### Written exercise
Copy nothing but the lines below running from the line containing "Keep writing the" through the line containing "in range(3)], -1)", both end lines included.

### Task material

▶

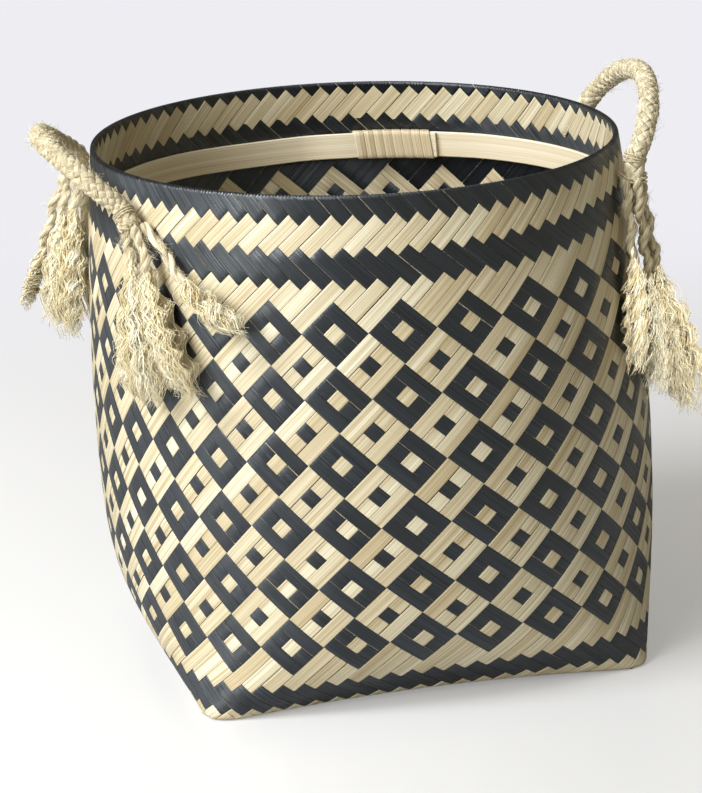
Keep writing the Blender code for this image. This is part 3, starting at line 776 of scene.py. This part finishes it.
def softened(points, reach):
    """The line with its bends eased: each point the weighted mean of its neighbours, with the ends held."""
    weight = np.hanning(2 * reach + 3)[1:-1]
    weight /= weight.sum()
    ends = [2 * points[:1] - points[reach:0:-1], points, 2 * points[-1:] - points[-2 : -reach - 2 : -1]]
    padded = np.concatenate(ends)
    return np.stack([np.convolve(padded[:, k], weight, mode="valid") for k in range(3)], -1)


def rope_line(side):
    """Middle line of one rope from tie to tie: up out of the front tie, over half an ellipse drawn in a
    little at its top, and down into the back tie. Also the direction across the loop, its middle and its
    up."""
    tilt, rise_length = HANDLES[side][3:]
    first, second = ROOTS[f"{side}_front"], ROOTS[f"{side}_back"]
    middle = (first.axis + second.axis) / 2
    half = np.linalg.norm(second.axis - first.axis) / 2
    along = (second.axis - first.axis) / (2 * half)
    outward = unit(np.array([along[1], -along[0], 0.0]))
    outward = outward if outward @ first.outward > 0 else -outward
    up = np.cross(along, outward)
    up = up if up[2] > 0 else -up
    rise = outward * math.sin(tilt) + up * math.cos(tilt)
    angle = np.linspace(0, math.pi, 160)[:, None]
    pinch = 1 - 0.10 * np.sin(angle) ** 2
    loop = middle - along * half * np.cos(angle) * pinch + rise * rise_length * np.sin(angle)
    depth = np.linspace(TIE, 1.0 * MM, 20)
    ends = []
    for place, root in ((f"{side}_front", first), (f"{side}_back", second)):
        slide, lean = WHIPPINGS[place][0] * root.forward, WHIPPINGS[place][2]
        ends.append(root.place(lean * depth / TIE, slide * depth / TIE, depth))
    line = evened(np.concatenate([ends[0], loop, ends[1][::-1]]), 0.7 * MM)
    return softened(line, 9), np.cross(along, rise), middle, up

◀
▶

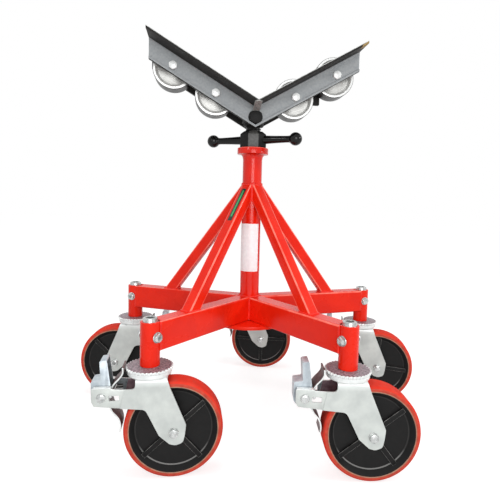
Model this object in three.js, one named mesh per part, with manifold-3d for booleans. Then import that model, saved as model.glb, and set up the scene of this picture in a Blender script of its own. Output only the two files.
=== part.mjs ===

◀

### Solution to this problem
Keep writing the Blender code for this image. This is part 3, starting at line 776 of scene.py. This part finishes it.
def softened(points, reach):
    """The line with its bends eased: each point the weighted mean of its neighbours, with the ends held."""
    weight = np.hanning(2 * reach + 3)[1:-1]
    weight /= weight.sum()
    ends = [2 * points[:1] - points[reach:0:-1], points, 2 * points[-1:] - points[-2 : -reach - 2 : -1]]
    padded = np.concatenate(ends)
    return np.stack([np.convolve(padded[:, k], weight, mode="valid") for k in range(3)], -1)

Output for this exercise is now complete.